What you will do: Please quote exactly the opening lines of the data, from the first line to the one where "BARREL_R, BARREL_BORE_R = 10, 6.5" appears.

Start of Data block

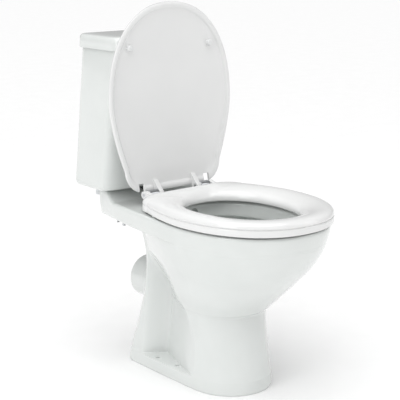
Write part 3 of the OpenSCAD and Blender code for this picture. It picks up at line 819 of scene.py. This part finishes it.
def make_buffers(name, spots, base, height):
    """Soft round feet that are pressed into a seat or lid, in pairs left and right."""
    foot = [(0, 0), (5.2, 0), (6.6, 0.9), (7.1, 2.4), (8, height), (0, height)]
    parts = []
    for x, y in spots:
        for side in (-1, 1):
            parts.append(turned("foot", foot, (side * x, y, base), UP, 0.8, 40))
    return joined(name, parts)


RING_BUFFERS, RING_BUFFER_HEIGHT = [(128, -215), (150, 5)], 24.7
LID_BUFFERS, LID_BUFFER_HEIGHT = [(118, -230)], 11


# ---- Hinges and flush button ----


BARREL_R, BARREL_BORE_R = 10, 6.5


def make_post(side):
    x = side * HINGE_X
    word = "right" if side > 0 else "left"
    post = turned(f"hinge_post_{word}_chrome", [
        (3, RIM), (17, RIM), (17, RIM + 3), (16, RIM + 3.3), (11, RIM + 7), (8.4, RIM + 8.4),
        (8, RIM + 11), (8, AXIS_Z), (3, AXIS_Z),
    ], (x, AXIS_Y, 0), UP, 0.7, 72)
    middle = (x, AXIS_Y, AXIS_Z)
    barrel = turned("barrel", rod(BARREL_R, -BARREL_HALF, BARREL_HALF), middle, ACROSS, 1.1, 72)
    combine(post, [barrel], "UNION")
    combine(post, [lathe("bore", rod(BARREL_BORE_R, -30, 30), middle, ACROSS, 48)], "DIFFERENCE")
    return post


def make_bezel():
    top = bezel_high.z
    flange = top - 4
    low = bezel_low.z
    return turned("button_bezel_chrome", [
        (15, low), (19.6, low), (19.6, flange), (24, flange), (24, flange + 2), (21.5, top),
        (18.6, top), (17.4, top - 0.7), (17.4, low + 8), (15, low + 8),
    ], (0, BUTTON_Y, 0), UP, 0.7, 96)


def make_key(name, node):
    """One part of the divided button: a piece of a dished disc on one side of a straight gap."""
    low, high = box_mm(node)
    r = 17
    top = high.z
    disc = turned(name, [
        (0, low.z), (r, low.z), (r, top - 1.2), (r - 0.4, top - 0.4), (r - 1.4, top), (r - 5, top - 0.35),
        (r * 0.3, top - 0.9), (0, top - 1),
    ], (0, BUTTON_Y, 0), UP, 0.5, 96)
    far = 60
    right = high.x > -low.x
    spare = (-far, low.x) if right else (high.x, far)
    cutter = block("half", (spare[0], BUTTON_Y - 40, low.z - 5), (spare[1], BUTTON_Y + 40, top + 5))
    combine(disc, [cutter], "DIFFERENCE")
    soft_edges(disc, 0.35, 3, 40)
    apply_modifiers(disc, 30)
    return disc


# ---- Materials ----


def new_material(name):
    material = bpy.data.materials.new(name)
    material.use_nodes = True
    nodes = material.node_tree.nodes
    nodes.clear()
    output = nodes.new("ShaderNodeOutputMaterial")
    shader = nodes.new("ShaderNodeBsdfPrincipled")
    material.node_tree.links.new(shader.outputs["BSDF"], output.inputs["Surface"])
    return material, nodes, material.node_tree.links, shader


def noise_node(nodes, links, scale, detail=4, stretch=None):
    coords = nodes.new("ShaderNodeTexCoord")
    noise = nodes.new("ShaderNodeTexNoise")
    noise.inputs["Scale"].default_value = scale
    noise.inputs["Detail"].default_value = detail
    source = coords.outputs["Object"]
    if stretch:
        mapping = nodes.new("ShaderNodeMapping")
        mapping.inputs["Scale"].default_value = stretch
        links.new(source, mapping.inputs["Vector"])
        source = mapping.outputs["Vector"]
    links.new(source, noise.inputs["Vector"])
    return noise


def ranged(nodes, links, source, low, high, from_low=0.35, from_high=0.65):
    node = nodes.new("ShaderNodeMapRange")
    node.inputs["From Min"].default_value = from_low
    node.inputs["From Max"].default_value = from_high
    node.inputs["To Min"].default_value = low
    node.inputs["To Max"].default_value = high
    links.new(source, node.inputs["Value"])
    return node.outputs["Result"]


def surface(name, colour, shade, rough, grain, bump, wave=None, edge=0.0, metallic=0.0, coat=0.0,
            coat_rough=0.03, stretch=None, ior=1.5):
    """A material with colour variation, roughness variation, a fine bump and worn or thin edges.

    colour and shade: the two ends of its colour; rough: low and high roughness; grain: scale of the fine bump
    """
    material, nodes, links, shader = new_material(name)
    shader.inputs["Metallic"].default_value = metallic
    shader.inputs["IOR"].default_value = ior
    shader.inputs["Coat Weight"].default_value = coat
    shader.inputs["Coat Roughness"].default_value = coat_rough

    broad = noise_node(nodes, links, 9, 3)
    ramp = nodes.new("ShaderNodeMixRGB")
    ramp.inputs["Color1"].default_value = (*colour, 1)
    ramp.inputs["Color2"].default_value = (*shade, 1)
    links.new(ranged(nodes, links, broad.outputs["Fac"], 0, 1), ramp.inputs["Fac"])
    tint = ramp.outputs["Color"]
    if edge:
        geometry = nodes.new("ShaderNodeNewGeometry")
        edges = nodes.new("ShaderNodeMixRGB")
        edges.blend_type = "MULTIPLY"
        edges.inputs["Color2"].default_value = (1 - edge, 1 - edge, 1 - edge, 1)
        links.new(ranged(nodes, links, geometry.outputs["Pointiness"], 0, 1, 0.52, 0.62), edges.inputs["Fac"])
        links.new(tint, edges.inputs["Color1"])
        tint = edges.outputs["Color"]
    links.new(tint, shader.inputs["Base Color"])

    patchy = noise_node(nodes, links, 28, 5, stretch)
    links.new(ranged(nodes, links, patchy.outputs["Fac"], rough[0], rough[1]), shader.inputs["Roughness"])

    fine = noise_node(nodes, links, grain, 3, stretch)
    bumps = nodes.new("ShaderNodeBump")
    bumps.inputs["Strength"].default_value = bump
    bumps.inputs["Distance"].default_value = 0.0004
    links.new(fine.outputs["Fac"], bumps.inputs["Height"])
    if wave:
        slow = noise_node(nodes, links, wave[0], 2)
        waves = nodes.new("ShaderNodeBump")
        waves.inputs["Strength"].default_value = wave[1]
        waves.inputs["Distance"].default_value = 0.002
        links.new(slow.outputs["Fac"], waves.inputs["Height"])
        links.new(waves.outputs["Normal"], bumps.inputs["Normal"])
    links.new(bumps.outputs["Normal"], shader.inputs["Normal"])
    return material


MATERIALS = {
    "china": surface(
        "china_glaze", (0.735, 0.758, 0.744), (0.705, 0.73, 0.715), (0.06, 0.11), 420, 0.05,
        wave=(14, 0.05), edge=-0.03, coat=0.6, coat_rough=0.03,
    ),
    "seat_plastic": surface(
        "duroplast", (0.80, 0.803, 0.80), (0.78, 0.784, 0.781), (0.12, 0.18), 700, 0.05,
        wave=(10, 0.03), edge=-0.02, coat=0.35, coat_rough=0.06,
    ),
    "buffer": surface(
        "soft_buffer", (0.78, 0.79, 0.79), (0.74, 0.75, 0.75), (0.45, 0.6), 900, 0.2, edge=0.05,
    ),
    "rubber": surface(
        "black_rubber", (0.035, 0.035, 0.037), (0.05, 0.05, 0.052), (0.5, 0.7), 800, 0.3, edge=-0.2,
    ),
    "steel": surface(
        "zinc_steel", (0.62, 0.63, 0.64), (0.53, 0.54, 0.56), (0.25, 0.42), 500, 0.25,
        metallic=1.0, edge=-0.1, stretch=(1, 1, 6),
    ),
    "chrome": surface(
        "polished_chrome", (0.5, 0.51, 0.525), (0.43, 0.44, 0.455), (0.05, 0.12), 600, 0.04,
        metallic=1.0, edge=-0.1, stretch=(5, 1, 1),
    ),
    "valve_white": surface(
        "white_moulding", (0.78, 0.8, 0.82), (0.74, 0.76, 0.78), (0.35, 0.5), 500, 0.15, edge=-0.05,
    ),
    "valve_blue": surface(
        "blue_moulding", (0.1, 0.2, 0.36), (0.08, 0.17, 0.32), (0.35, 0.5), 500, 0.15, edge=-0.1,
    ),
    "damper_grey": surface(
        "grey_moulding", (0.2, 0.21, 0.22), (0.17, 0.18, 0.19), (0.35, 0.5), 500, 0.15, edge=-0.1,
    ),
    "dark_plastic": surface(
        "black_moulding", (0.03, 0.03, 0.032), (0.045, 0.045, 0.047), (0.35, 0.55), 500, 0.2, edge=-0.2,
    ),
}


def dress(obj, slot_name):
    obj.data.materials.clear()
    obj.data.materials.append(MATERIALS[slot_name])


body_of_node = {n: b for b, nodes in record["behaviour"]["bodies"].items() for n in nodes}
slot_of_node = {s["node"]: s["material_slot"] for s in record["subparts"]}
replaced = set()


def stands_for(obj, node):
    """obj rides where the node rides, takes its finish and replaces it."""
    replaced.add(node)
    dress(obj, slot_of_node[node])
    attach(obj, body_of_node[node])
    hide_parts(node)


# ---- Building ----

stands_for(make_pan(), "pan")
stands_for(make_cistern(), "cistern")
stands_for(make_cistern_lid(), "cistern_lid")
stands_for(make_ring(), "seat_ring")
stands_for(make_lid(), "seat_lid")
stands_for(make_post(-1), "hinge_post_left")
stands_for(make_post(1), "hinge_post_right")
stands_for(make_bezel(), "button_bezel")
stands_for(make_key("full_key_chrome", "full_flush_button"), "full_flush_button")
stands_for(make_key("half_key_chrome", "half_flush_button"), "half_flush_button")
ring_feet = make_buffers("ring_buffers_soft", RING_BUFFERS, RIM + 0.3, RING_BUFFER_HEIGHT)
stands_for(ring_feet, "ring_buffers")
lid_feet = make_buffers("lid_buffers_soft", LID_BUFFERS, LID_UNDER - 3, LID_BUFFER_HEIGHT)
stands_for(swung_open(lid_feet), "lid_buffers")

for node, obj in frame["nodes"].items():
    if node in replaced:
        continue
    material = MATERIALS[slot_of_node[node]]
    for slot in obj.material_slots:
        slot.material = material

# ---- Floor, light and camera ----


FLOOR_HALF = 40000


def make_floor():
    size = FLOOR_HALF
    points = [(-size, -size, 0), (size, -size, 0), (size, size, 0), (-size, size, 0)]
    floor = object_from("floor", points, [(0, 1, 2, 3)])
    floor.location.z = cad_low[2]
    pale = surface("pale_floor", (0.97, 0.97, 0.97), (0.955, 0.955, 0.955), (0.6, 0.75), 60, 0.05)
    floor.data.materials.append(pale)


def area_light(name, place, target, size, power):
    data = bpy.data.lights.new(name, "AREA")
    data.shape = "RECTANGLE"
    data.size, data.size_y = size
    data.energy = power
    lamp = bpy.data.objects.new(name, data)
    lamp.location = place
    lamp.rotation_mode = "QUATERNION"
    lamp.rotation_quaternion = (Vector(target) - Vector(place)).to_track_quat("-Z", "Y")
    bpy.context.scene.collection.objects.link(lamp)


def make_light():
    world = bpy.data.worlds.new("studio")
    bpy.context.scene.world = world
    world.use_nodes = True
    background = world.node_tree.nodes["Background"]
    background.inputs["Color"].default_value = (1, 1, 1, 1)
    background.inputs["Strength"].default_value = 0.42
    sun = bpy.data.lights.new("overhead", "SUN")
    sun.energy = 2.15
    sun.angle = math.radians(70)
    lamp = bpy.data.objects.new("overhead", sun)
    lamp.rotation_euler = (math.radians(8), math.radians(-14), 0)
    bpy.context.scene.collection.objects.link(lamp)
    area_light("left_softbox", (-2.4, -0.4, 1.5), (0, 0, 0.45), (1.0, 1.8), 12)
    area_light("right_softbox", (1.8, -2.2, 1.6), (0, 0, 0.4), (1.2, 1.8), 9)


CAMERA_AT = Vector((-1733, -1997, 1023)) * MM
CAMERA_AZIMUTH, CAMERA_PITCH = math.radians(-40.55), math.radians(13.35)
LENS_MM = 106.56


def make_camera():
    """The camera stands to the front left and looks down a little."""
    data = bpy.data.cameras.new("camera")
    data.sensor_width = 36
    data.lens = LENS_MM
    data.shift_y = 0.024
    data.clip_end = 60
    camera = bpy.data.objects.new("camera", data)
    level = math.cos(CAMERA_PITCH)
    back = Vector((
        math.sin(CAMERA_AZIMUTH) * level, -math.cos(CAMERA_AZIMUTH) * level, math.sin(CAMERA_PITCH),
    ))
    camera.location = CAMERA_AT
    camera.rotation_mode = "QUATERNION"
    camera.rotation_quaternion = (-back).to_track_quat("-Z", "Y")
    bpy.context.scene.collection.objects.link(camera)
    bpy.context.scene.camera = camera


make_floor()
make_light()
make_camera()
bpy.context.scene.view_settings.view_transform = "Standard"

End of Data block

Expected output:
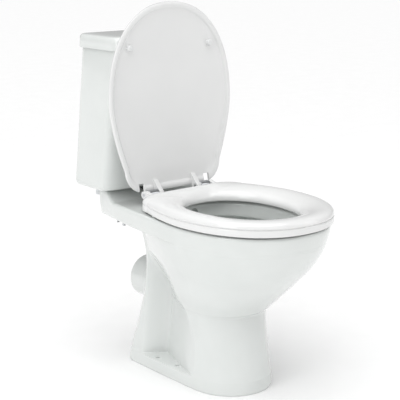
Write part 3 of the OpenSCAD and Blender code for this picture. It picks up at line 819 of scene.py. This part finishes it.
def make_buffers(name, spots, base, height):
    """Soft round feet that are pressed into a seat or lid, in pairs left and right."""
    foot = [(0, 0), (5.2, 0), (6.6, 0.9), (7.1, 2.4), (8, height), (0, height)]
    parts = []
    for x, y in spots:
        for side in (-1, 1):
            parts.append(turned("foot", foot, (side * x, y, base), UP, 0.8, 40))
    return joined(name, parts)


RING_BUFFERS, RING_BUFFER_HEIGHT = [(128, -215), (150, 5)], 24.7
LID_BUFFERS, LID_BUFFER_HEIGHT = [(118, -230)], 11


# ---- Hinges and flush button ----


BARREL_R, BARREL_BORE_R = 10, 6.5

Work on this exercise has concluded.